This is the point that James is trying to make. We can only imagine what sort of church James is working with if his description of the tongue are any indication of the internal life of the community. Listen again. A tongue makes great boasts. The tongue is a fire, a world of evil among the parts of the body and sets the whole course of one’s life on fire, and is itself set on fire by hell. No human being can tame the tongue. It is a restless evil, full of deadly passion. With the tongue we praise God and with it we curse human beings who have been made in the image of God’s likeness. Out of the same mouth comes praise and cursing. I wish I could say that things have changed after James’ words but they haven’t. Churches, businesses, organizations are still torn apart by hurtful words spoken in the heat of the moment, or spoken deliberately to wound. We still curse others while we are headed down I-95. There is still admiration and support for particular politicians who “speak their minds” completely unfiltered by whom they would harm with their speech. It is almost as if people wish they could say those things and not regret them like their political favorites.

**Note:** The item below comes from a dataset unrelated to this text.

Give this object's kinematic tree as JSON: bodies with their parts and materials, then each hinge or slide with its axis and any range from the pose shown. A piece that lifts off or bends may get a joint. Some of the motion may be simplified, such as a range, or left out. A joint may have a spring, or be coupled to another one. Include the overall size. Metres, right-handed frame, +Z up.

If we allow James to speak to us this morning we know that this is not how we are supposed to be. We are to be different. Yet, the question is, how do we become different? How do we work at not allowing our tongues to set the world on fire? The answer is hinted at in James. We are to work on our core. When we usually speak about working on our core, we mean on our abs, trying to get that six-pack look…rather than the one large pack like I’ve got. But here I mean working on the core of our being, on our heart of hearts that guides what we say and do. It means working on the core of our spiritual orientation. James hints at this when he says that we cannot tame our tongues and that salt spring cannot produce fresh water. In other words, what comes out of our mouths is an indication of what is at the core of our beings; what is in our hearts. Are our hearts full of fear, anger, anxiety and hate? Then our mouths will produce one set of words. Are our hearts filled with the joy, peace, patience and love of God? Then our mouths will produce something else. In essence then by working on our core being, through worship, prayer and acts of kindness, we can become the spring of fresh water and our tongues will produce what they should.
The challenge for us then is not to try in vain to control our tongues, but it is instead to work on our core beings. It is to work on our hearts so that they are oriented toward God in Christ in such a way that what comes out of our mouths is the fresh clean life giving water of God. In order to help us do just that I am offering you this morning a simple prayer…a prayer that I would have you use as a mantra each day; morning, noon and night. It is this, Lord on this day help my mouth to bless and not curse. That is all. No long complicated prayer. Just a request each day for God to take control of our tongues and use them to bless. It is an exercise for our spiritual core that will assist us in changing how we use the voices that God has given us.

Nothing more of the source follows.